Unos meses después del regreso
del viaje volví a leer Los viajes de
Gulliver, de Jonathan Swift. Muchos años atrás los había leído en versión
infantil o juvenil y me animé a releerlo al encontrar una buena versión
comentada al revolver en mi biblioteca. Me sorprendió que fuera una sátira de
los libros de viajes, tan en boga en aquella época del siglo XVIII, como lo
fuera el Quijote en cuanto a los libros de caballerías. El exceso de datos,
cierta pompa, algunos términos ininteligibles o las descripciones soporíferas
podían ser objeto de una buena burla de un género que parecía volver a tomar
cierto apogeo. Me propuse evitar esos males que pudieran llevar a mi derrota
como escritor.
Aquella tarde de frustración me
sentí un poco como Gulliver al naufragar frente a Liliput o al ser abandonado
por su tripulación en Brobdingnag, o como Dampier después de alguna de las
incidencias de su recorrido. Recordé también una reflexión de Javier Reverte en
relación con llegar a tu destino:
Nada
puede ser peor para un viajero que desandar el camino y regresar sobre sus
propios pasos. Llegar a tu destino es un triunfo para la mentalidad occidental,
una forma de vencer sobre la vida y afirmar tu inteligencia. Regresar es perder
y también una suerte de humillación.
Después de la comida, que se
había alargado más de la cuenta por la lentitud exasperante del servicio, era
hora de intentar aprovechar la tarde. Y salieron a mi rescate nuevamente Ione y
Edu, a los que se unieron María, la canaria, y los dos matrimonios catalanes.

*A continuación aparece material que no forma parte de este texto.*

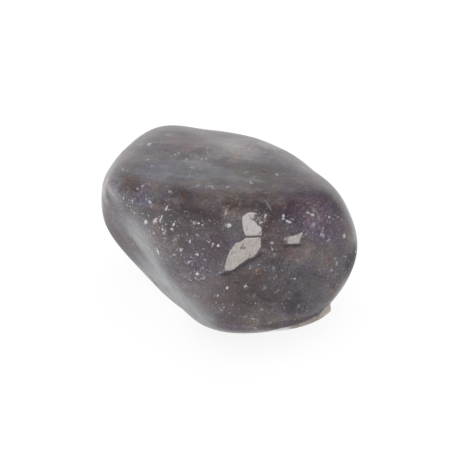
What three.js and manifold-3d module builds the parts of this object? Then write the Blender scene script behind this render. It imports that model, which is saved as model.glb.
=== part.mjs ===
// A tumbled lepidolite stone: one rounded, slightly lopsided pebble of mica-rich rock, worn smooth
// in a tumbling barrel. Its broken faces are still readable as gently crowned flats with soft
// edges between them. A thin pale plate of mica stands out as a ledge low on the near end, and a
// small worn flat lies underneath, where the stone rests.
//
// Millimetres. +X runs along the stone towards its near end, +Y across it and +Z up.
// The origin is on the resting flat, under the middle of the stone.

import * as THREE from "three";
import { mergeVertices } from "three/addons/utils/BufferGeometryUtils.js";
import Module from "manifold-3d";

// Driving dimensions: the plain egg that the stone is measured against.
const LENGTH = 36;
const WIDTH = 25;
const HEIGHT = 21;
const HALF = new THREE.Vector3(LENGTH / 2, WIDTH / 2, HEIGHT / 2);

// The stone's heart, from which every face is measured: its height above the resting flat, and
// how far it lies from the middle of the stone's box.
const HEART = new THREE.Vector3(0.7, -0.08, 9.6);

// How sharply faces meet: a higher number leaves a crisper edge.
const WORN_EDGE = 11;
const FRESH_EDGE = 14;

// The meshes: an icosphere's detail, for 20 * (detail + 1) ** 2 triangles before anything is cut.
const STONE_DETAIL = 20;
const PLATE_DETAIL = 13;

// The broken faces. Bearing turns from +X towards +Y and tilt rises towards +Z, in degrees; depth
// is the face's distance from the heart as a share of the plain egg's reach in that direction.
const WORN_FACES = [
  { name: "crown", bearing: 100, tilt: 86, depth: 1.014 },
  { name: "near end", bearing: -5, tilt: 10, depth: 1.007 },
  { name: "near end, right side", bearing: 40, tilt: -3, depth: 1.143 },
  { name: "near end, low", bearing: 25, tilt: -22, depth: 1.051 },
  { name: "near shoulder", bearing: 52, tilt: 25, depth: 1.081 },
  { name: "back side, near half", bearing: 82, tilt: 38, depth: 1.108 },
  { name: "back side, far half", bearing: 115, tilt: 45, depth: 1.151 },
  { name: "back side, low", bearing: 95, tilt: -30, depth: 1.0 },
  { name: "far end", bearing: 175, tilt: 10, depth: 1.065 },
  { name: "far end, top", bearing: -162, tilt: 32, depth: 1.164 },
  { name: "far end, shoulder", bearing: 175, tilt: 48, depth: 1.368 },
  { name: "far corner", bearing: -142, tilt: 6, depth: 1.126 },
  { name: "far corner, low", bearing: -125, tilt: -15, depth: 1.317 },
  { name: "belly", bearing: -40, tilt: -55, depth: 1.066 },
  { name: "belly, front", bearing: -80, tilt: -50, depth: 1.19 },
  { name: "belly, near end", bearing: 5, tilt: -45, depth: 1.047 },
  { name: "belly, far end", bearing: 180, tilt: -55, depth: 1.007 },
];
const FRESH_FACES = [
  { name: "front slope, far half", bearing: -68, tilt: 17, depth: 0.962 },
  { name: "front slope, middle", bearing: -53, tilt: 19, depth: 0.909 },
  { name: "front slope, near half", bearing: -36, tilt: 21, depth: 0.865 },
  { name: "flank", bearing: -103, tilt: -18, depth: 0.976 },
  { name: "flank, low", bearing: -111, tilt: -38, depth: 1.043 },
];

// Shallow hollows left by old chips: where the middle is, its spread in degrees seen from the
// heart, and its depth in millimetres.
const HOLLOWS = [
  { name: "over the back edge", bearing: 136, tilt: 50, spread: 9, depth: 0.55 },
  { name: "under the far shoulder", bearing: 150, tilt: 33, spread: 8, depth: 0.41 },
  { name: "over the near shoulder", bearing: 50, tilt: 36, spread: 10, depth: 0.33 },
  { name: "under the flank", bearing: -128, tilt: -24, spread: 9, depth: 0.06 },
  { name: "foot of the flank", bearing: -92, tilt: -41, spread: 9, depth: 0.46 },
  { name: "dish in the back side", bearing: 98, tilt: -2, spread: 17, depth: 0.68 },
  { name: "far end scoop", bearing: 168, tilt: -14, spread: 13, depth: 0.49 },
];

// The ledge: the rim of a thin plate, a flattened ball lying along the bedding, that stands out low
// on the near end. It ends at planes, each given by its normal and its distance from the heart.
const PLATE_MIDDLE = new THREE.Vector3(7.8, -0.75, 5);
const PLATE_RADIUS = 9.6;
const PLATE_HALF_THICKNESS = 2.4;
const PLATE_ENDS = [
  { name: "break", bearing: 74, tilt: 8, distance: 4.0 },
  { name: "worn corner", bearing: 40, tilt: 5, distance: 12.2 },
];

const degrees = (angle) => THREE.MathUtils.degToRad(angle);

// The unit vector of a bearing and a tilt.
function direction({ bearing, tilt }) {
  return new THREE.Vector3(
    Math.cos(degrees(tilt)) * Math.cos(degrees(bearing)),
    Math.cos(degrees(tilt)) * Math.sin(degrees(bearing)),
    Math.sin(degrees(tilt)),
  );
}

// How far the plain egg reaches in a direction: the distance of its tangent plane.
const eggReach = (normal) => normal.clone().multiply(HALF).length();

// A face as its outward normal and its distance from the heart.
const readied = (face) => {
  const normal = direction(face);
  return { normal, distance: face.depth * eggReach(normal) };
};
const wornFaces = WORN_FACES.map(readied);
const freshFaces = FRESH_FACES.map(readied);
const hollows = HOLLOWS.map((hollow) => ({ ...hollow, middle: direction(hollow) }));

// The inverse distance to a face along a ray from the heart, or 0 where the ray never meets it.
const closeness = (face, ray) => Math.max(0, face.normal.dot(ray)) / face.distance;

// A rounded minimum of distances, given as closenesses: the power mean that lets the nearest win.
const blend = (closenesses, edge) =>
  Math.pow(
    closenesses.reduce((sum, value) => sum + Math.pow(value, edge), 0),
    1 / edge,
  );

// The depth of the hollows along a ray: each is a bell curve around its middle.
function hollowDepth(ray) {
  return hollows.reduce((depth, { middle, spread, depth: deepest }) => {
    const angle = ray.angleTo(middle) / degrees(spread);
    return depth + deepest * Math.exp((-angle * angle) / 2);
  }, 0);
}

// The distance from the heart to the surface along a ray.
function surfaceDistance(ray) {
  const worn = blend(wornFaces.map((face) => closeness(face, ray)), WORN_EDGE);
  const fresh = freshFaces.map((face) => closeness(face, ray));
  return 1 / blend([worn, ...fresh], FRESH_EDGE) - hollowDepth(ray);
}

// Left with positions alone and its shared corners merged, so that it can become a solid.
function bare(geometry) {
  geometry.deleteAttribute("normal");
  geometry.deleteAttribute("uv");
  return mergeVertices(geometry);
}

// The stone before its flat is cut: an icosphere whose points are spread as on the plain egg and
// then moved along their rays to the surface.
function pebbleGeometry() {
  const geometry = bare(new THREE.IcosahedronGeometry(1, STONE_DETAIL));
  const position = geometry.getAttribute("position");
  const ray = new THREE.Vector3();
  for (let i = 0; i < position.count; i += 1) {
    ray.fromBufferAttribute(position, i).multiply(HALF).normalize();
    ray.multiplyScalar(surfaceDistance(ray)).add(HEART);
    position.setXYZ(i, ray.x, ray.y, ray.z);
  }
  return geometry;
}

const plateGeometry = () =>
  bare(
    new THREE.IcosahedronGeometry(1, PLATE_DETAIL)
      .scale(PLATE_RADIUS, PLATE_RADIUS, PLATE_HALF_THICKNESS)
      .translate(PLATE_MIDDLE.x, PLATE_MIDDLE.y, PLATE_MIDDLE.z),
  );

// A block with one face on the plane at a distance from a point, and all of it beyond the plane.
function beyondPlane(from, normal, distance) {
  const side = 3 * LENGTH;
  const middle = from.clone().addScaledVector(normal, distance + side / 2);
  return bare(
    new THREE.BoxGeometry(side, side, side)
      .applyQuaternion(new THREE.Quaternion().setFromUnitVectors(new THREE.Vector3(0, 0, 1), normal))
      .translate(middle.x, middle.y, middle.z),
  );
}

const wasm = await Module();
wasm.setup();

const asSolid = (geometry) =>
  new wasm.Manifold(
    new wasm.Mesh({
      numProp: 3,
      vertProperties: new Float32Array(geometry.getAttribute("position").array),
      triVerts: new Uint32Array(geometry.index.array),
    }),
  );

function asGeometry(solid) {
  const mesh = solid.getMesh();
  return new THREE.BufferGeometry()
    .setAttribute("position", new THREE.BufferAttribute(mesh.vertProperties, 3))
    .setIndex(new THREE.BufferAttribute(mesh.triVerts, 1));
}

const lepidolite = new THREE.MeshStandardMaterial({
  name: "polished_lepidolite",
  color: new THREE.Color("#5f565f"),
  roughness: 0.2,
  metalness: 0,
});

// The pebble joined with what the breaks leave of the plate, and cut flat at z = 0, where it rests.
function makeStone() {
  const pastEnds = PLATE_ENDS.map((end) => beyondPlane(HEART, direction(end), end.distance));
  const underground = beyondPlane(new THREE.Vector3(), new THREE.Vector3(0, 0, -1), 0);
  const plate = pastEnds.reduce((rest, past) => rest.subtract(asSolid(past)), asSolid(plateGeometry()));
  const solid = asSolid(pebbleGeometry()).add(plate).subtract(asSolid(underground));
  const mesh = new THREE.Mesh(asGeometry(solid), lepidolite);
  mesh.name = "lepidolite_stone";
  return mesh;
}

const part = new THREE.Group();
part.add(makeStone());

export default part;
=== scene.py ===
# %% [markdown]
# A tumbled lepidolite stone
# The object is one pebble of lepidolite, a grey-violet rock made of fine mica, tumbled in a barrel until
# its broken faces are smooth and glossy. This lesson dresses it in the order in which it can be checked:
# the camera, the form, the small relief, the finish and the light. The packed model fixes the size and
# the place of the stone, so it is loaded first and its box is printed.

import math

import bpy
import numpy as np
from mathutils import Matrix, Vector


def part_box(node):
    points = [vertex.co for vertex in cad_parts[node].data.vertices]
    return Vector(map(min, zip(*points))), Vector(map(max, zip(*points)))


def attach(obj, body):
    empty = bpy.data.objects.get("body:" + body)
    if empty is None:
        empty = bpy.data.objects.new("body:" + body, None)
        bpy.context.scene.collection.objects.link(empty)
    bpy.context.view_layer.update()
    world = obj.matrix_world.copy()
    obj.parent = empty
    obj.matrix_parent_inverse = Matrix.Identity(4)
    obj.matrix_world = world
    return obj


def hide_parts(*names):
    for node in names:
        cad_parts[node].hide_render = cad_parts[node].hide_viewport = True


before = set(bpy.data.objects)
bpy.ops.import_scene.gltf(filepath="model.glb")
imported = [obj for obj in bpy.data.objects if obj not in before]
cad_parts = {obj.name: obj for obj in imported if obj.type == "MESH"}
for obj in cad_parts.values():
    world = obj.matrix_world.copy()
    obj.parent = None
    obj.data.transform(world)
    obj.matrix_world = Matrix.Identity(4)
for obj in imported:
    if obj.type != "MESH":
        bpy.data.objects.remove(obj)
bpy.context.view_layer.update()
SOLID = "lepidolite_stone"
METRES_PER_MM = 0.001
solid_low, solid_high = (np.array(corner) / METRES_PER_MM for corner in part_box(SOLID))
print("the solid's box in mm:", solid_low.round(2), "to", solid_high.round(2))

# %% [markdown]
# The camera
# The photo looks down on the stone from in front of one long side. The camera could be placed by eye, but
# the small flakes and clouds of the rock are easiest to place by where they show in the photo, so the
# camera is worked out as numbers first. A point of the stone can then be turned into a pixel and back.

# %% Where the camera stands
PICTURE = 460
LENS = 100.0
SENSOR = 36.0
CAMERA_ROUND = math.radians(40.0)
CAMERA_UP = math.radians(36.0)
PIXELS_PER_MM = 7.6
HEART = np.array([0.7, -0.08, 9.6])
HEART_PIXEL = np.array([231.0, 230.0])

focal_pixels = PICTURE * LENS / SENSOR
camera_distance = focal_pixels / PIXELS_PER_MM
to_right = np.array([math.cos(CAMERA_ROUND), math.sin(CAMERA_ROUND), 0.0])
to_camera = np.array(
    [
        math.sin(CAMERA_ROUND) * math.cos(CAMERA_UP),
        -math.cos(CAMERA_ROUND) * math.cos(CAMERA_UP),
        math.sin(CAMERA_UP),
    ]
)
to_top = np.cross(to_camera, to_right)
off_middle = (HEART_PIXEL - PICTURE / 2) / PIXELS_PER_MM
EYE = HEART + camera_distance * to_camera - off_middle[0] * to_right + off_middle[1] * to_top
print("the camera is", round(camera_distance, 1), "mm from the stone's heart, at", EYE.round(1))


# %% From the stone to the photo and back
def picture_place(points):
    """The pixel where each point (mm) shows: its sideways and upward distance from the line of sight, each
    divided by its depth before the camera and multiplied by the focal length in pixels."""
    seen = points - EYE
    depth = -(seen @ to_camera)
    return PICTURE / 2 + focal_pixels * np.stack([seen @ to_right, -(seen @ to_top)], -1) / depth[..., None]


def sight_lines(pixels):
    """The unit direction from the camera through each pixel."""
    across, down = ((np.asarray(pixels, float) - PICTURE / 2) / focal_pixels).T
    lines = across[:, None] * to_right - down[:, None] * to_top - to_camera
    return lines / np.linalg.norm(lines, axis=1, keepdims=True)


# %% Make the camera
lens = bpy.data.cameras.new("photo_camera")
lens.lens = LENS
lens.sensor_width = SENSOR
camera = bpy.data.objects.new("photo_camera", lens)
bpy.context.scene.collection.objects.link(camera)
turned = np.eye(4)
turned[:3, :3] = np.stack([to_right, to_top, to_camera], 1)
turned[:3, 3] = EYE * METRES_PER_MM
camera.matrix_world = turned.T.tolist()
bpy.context.scene.camera = camera
print("the heart shows at pixel", picture_place(HEART[None]).round(1)[0])

# %% [markdown]
# The form of the pebble
# A tumbled stone is a broken lump whose flats are worn and whose edges are rounded. It could be sculpted,
# but a formula is shorter and gives a perfectly smooth polish: each flat is a plane at some distance from
# the stone's heart, and along any ray the nearest plane wins. A power mean in place of the plain minimum
# rounds the edges where two flats meet, as the barrel does. Faces that broke late are rounded less.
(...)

El objetivo eran las iglesias del sector norte, la Jerusalén terrenal.
Mantuve una animada conversación
con Ione y Edu, y les expliqué algunos aspectos de la arquitectura de las
iglesias. Cuando paseamos ante ellas procuré silenciar en mi mente el término
“sublime”, que habían puesto en boga los viajeros románticos del siglo XIX y
del que tanto se cachondeaba Javier Reverte al hacer examen de conciencia
viajera en su libro La aventura de viajar.

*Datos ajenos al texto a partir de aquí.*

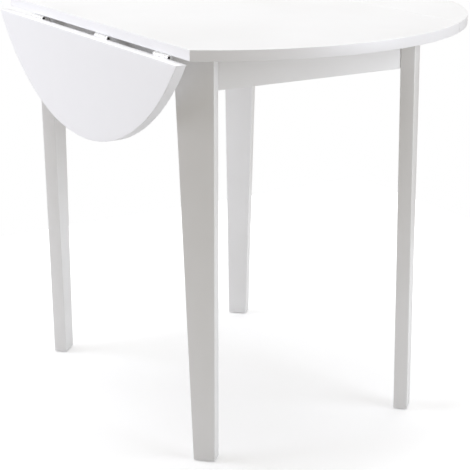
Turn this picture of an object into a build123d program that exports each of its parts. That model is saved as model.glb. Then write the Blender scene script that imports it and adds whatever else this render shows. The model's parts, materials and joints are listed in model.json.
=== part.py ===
from build123d import *
from math import cos, radians, sin, sqrt
import os

# Round drop-leaf table: a fixed middle panel on four corner legs, with a leaf hinged along each
# side. Millimetres. X runs across the hinge lines, Y along them, Z up. The origin is on the
# floor, under the centre of the disc that the panel and its two raised leaves make up.
# At rest the left leaf hangs and the right leaf is raised.

# Table top
table_diameter = 900.0
table_height = 725.0
board_thickness = 18.0
hinge_line = 265.5  # centre of the table to the middle panel's cut edge
leaf_gap = 1.0  # between the cut edges when a leaf is raised
rim_round = 1.8
cut_edge_bevel = 0.6

# Hinges
hinge_stations = (-272.0, -52.0, 224.0)
hinge_length = 50.0
barrel_radius = 4.0
barrel_drop = 4.5  # hinge axis below the underside
knuckle_pitch = 10.0
knuckle_gap = 0.4
fixed_knuckles = (-2, 0, 2)  # in pitches from the middle of the hinge
moving_knuckles = (-1, 1)
hinge_pin_radius = 2.0
pin_recess = 2.5  # the pin stops short of the barrel's ends
running_clearance = 0.05
plate_thickness = 1.5
plate_reach = 15.0  # hinge axis to the plate's free edge, short of the legs
plate_notch = 4.6  # hinge axis to the plate, beside the other plate's knuckles
plate_corner = 2.5
hinge_screw_reach = 10.2
hinge_screw_pitch = 17.0

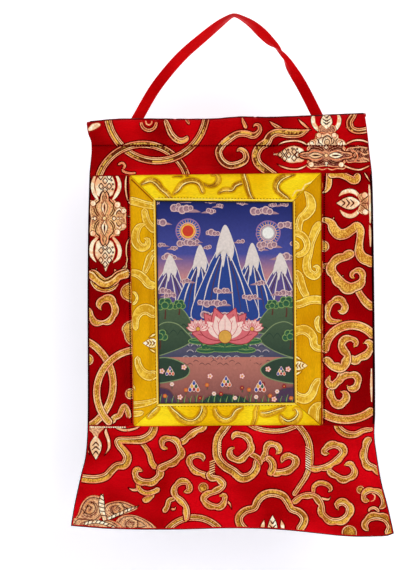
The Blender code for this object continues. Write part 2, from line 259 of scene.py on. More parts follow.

Yo tenía permitido, en una concesión hacia mi persona, ese vocablo, ya que era
persona de ciudad y recluido mucho tiempo en ella en mi condición de obrero de
la mente que trabajaba en un sector ajeno a los viajes. Viajaba, sí, pero los
viajes de trabajo son otra cosa: el placer está ausente. Como mucho te permiten
una breve escapada para oxigenar la cabeza. Para los que el viaje es algo
excepcional, aunque incardinado en nuestra filosofía de vida, se nos permite
expresarnos con la palabra sublime. Sublime fue el paseo de la tarde.